── MATERIAL PROVIDED ──
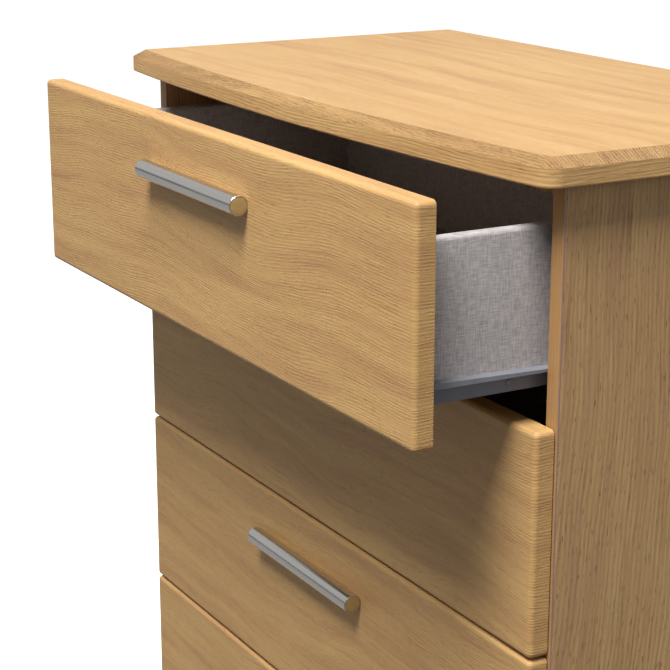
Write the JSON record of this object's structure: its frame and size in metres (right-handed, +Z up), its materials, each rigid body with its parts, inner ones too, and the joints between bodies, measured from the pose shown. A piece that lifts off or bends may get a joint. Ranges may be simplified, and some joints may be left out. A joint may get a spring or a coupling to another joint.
{
  "type": "chest of drawers",
  "caption": "Tall chest of drawers in pale oak effect, with a bow-fronted bevelled top, flat overlay fronts with bar handles, and linen-lined drawer boxes on roller runners.",
  "frame": {"origin": "on the floor, in the middle of the underside of the plinth board", "axes": "+X to the right seen from the front, +Y to the back, +Z up"},
  "size_m": [0.765, 0.5179, 1.075],
  "materials": {
    "oak_foil": "oak-effect foil, satin, embossed grain",
    "oak_board": "oak-effect faced chipboard, satin",
    "edge_band": "plain oak-coloured edging, satin",
    "chipboard": "raw chipboard, matt",
    "hardboard": "brown hardboard, matt",
    "hardboard_linen": "linen-effect faced hardboard, matt",
    "linen_board": "linen-effect foil on board, matt",
    "handle_metal": "satin plated bar",
    "zinc_steel": "bright zinc plate",
    "runner_steel": "blue-grey epoxy coat, satin",
    "nylon": "moulded white nylon"
  },
  "bodies": {
    "carcass": {"top_panel": "oak_foil", "right_side_panel": "oak_board", "left_side_panel": "oak_board", "side_edge_bands": "edge_band", "back_panel": "hardboard", "base_panel": "oak_board", "plinth_board": "oak_board", "front_top_rail": "chipboard", "back_top_rail": "chipboard", "cabinet_runners": "runner_steel"},
    "drawer_1": {"drawer_1_front": "oak_foil", "drawer_1_right_side": "linen_board", "drawer_1_left_side": "linen_board", "drawer_1_back": "linen_board", "drawer_1_bottom": "hardboard_linen", "drawer_1_handle": "handle_metal", "drawer_1_handle_screws": "zinc_steel", "drawer_1_runners": "runner_steel"},
    "drawer_1_rear_rollers": {"drawer_1_rear_rollers": "nylon"},
    "drawer_1_cabinet_rollers": {"drawer_1_cabinet_rollers": "nylon"},
    "drawer_2": {"drawer_2_front": "oak_foil", "drawer_2_right_side": "linen_board", "drawer_2_left_side": "linen_board", "drawer_2_back": "linen_board", "drawer_2_bottom": "hardboard_linen", "drawer_2_handle": "handle_metal", "drawer_2_handle_screws": "zinc_steel", "drawer_2_runners": "runner_steel"},
    "drawer_2_rear_rollers": {"drawer_2_rear_rollers": "nylon"},
    "drawer_2_cabinet_rollers": {"drawer_2_cabinet_rollers": "nylon"},
    "drawer_3": {"drawer_3_front": "oak_foil", "drawer_3_right_side": "linen_board", "drawer_3_left_side": "linen_board", "drawer_3_back": "linen_board", "drawer_3_bottom": "hardboard_linen", "drawer_3_handle": "handle_metal", "drawer_3_handle_screws": "zinc_steel", "drawer_3_runners": "runner_steel"},
    "drawer_3_rear_rollers": {"drawer_3_rear_rollers": "nylon"},
    "drawer_3_cabinet_rollers": {"drawer_3_cabinet_rollers": "nylon"},
    "drawer_4": {"drawer_4_front": "oak_foil", "drawer_4_right_side": "linen_board", "drawer_4_left_side": "linen_board", "drawer_4_back": "linen_board", "drawer_4_bottom": "hardboard_linen", "drawer_4_handle": "handle_metal", "drawer_4_handle_screws": "zinc_steel", "drawer_4_runners": "runner_steel"},
    "drawer_4_rear_rollers": {"drawer_4_rear_rollers": "nylon"},
    "drawer_4_cabinet_rollers": {"drawer_4_cabinet_rollers": "nylon"},
    "drawer_5": {"drawer_5_front": "oak_foil", "drawer_5_right_side": "linen_board", "drawer_5_left_side": "linen_board", "drawer_5_back": "linen_board", "drawer_5_bottom": "hardboard_linen", "drawer_5_handle": "handle_metal", "drawer_5_handle_screws": "zinc_steel", "drawer_5_runners": "runner_steel"},
    "drawer_5_rear_rollers": {"drawer_5_rear_rollers": "nylon"},
    "drawer_5_cabinet_rollers": {"drawer_5_cabinet_rollers": "nylon"}
  },
  "joints": [
    {"name": "drawer_1_slide", "type": "slide", "parent": "carcass", "child": "drawer_1", "axis": [0, -1, 0], "range_m": [-0.1115, 0.1485]},
    {"name": "drawer_1_rear_roller_spin", "type": "hinge", "parent": "drawer_1", "child": "drawer_1_rear_rollers", "pos_m": [0, 0.192, 0.8905], "axis": [1, 0, 0], "continuous": true},
    {"name": "drawer_1_cabinet_roller_spin", "type": "hinge", "parent": "carcass", "child": "drawer_1_cabinet_rollers", "pos_m": [0, 0.0015, 0.8941], "axis": [1, 0, 0], "continuous": true},
    {"name": "drawer_2_slide", "type": "slide", "parent": "carcass", "child": "drawer_2", "axis": [0, -1, 0], "range_m": [0, 0.26]},
    {"name": "drawer_2_rear_roller_spin", "type": "hinge", "parent": "drawer_2", "child": "drawer_2_rear_rollers", "pos_m": [0, 0.3035, 0.6975], "axis": [1, 0, 0], "continuous": true},
    {"name": "drawer_2_cabinet_roller_spin", "type": "hinge", "parent": "carcass", "child": "drawer_2_cabinet_rollers", "pos_m": [0, 0.0015, 0.7011], "axis": [1, 0, 0], "continuous": true},
    {"name": "drawer_3_slide", "type": "slide", "parent": "carcass", "child": "drawer_3", "axis": [0, -1, 0], "range_m": [0, 0.26]},
    {"name": "drawer_3_rear_roller_spin", "type": "hinge", "parent": "drawer_3", "child": "drawer_3_rear_rollers", "pos_m": [0, 0.3035, 0.5045], "axis": [1, 0, 0], "continuous": true},
    {"name": "drawer_3_cabinet_roller_spin", "type": "hinge", "parent": "carcass", "child": "drawer_3_cabinet_rollers", "pos_m": [0, 0.0015, 0.5081], "axis": [1, 0, 0], "continuous": true},
    {"name": "drawer_4_slide", "type": "slide", "parent": "carcass", "child": "drawer_4", "axis": [0, -1, 0], "range_m": [0, 0.26]},
    {"name": "drawer_4_rear_roller_spin", "type": "hinge", "parent": "drawer_4", "child": "drawer_4_rear_rollers", "pos_m": [0, 0.3035, 0.3115], "axis": [1, 0, 0], "continuous": true},
    {"name": "drawer_4_cabinet_roller_spin", "type": "hinge", "parent": "carcass", "child": "drawer_4_cabinet_rollers", "pos_m": [0, 0.0015, 0.3151], "axis": [1, 0, 0], "continuous": true},
    {"name": "drawer_5_slide", "type": "slide", "parent": "carcass", "child": "drawer_5", "axis": [0, -1, 0], "range_m": [0, 0.26]},
    {"name": "drawer_5_rear_roller_spin", "type": "hinge", "parent": "drawer_5", "child": "drawer_5_rear_rollers", "pos_m": [0, 0.3035, 0.1185], "axis": [1, 0, 0], "continuous": true},
    {"name": "drawer_5_cabinet_roller_spin", "type": "hinge", "parent": "carcass", "child": "drawer_5_cabinet_rollers", "pos_m": [0, 0.0015, 0.1221], "axis": [1, 0, 0], "continuous": true}
  ],
  "couplings": [
    {"joint": "drawer_1_rear_roller_spin", "follows": "drawer_1_slide", "rad_per_m": 125},
    {"joint": "drawer_1_cabinet_roller_spin", "follows": "drawer_1_slide", "rad_per_m": 125},
    {"joint": "drawer_2_rear_roller_spin", "follows": "drawer_2_slide", "rad_per_m": 125},
    {"joint": "drawer_2_cabinet_roller_spin", "follows": "drawer_2_slide", "rad_per_m": 125},
    {"joint": "drawer_3_rear_roller_spin", "follows": "drawer_3_slide", "rad_per_m": 125},
    {"joint": "drawer_3_cabinet_roller_spin", "follows": "drawer_3_slide", "rad_per_m": 125},
    {"joint": "drawer_4_rear_roller_spin", "follows": "drawer_4_slide", "rad_per_m": 125},
    {"joint": "drawer_4_cabinet_roller_spin", "follows": "drawer_4_slide", "rad_per_m": 125},
    {"joint": "drawer_5_rear_roller_spin", "follows": "drawer_5_slide", "rad_per_m": 125},
    {"joint": "drawer_5_cabinet_roller_spin", "follows": "drawer_5_slide", "rad_per_m": 125}
  ]
}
───
Return from the data every line that holds "with".

Write the JSON record of this object's structure: its frame and size in metres (right-handed, +Z up), its materials, each rigid body with its parts, inner ones too, and the joints between bodies, measured from the pose shown. A piece that lifts off or bends may get a joint. Ranges may be simplified, and some joints may be left out. A joint may get a spring or a coupling to another joint.
  "caption": "Tall chest of drawers in pale oak effect, with a bow-fronted bevelled top, flat overlay fronts with bar handles, and linen-lined drawer boxes on roller runners.",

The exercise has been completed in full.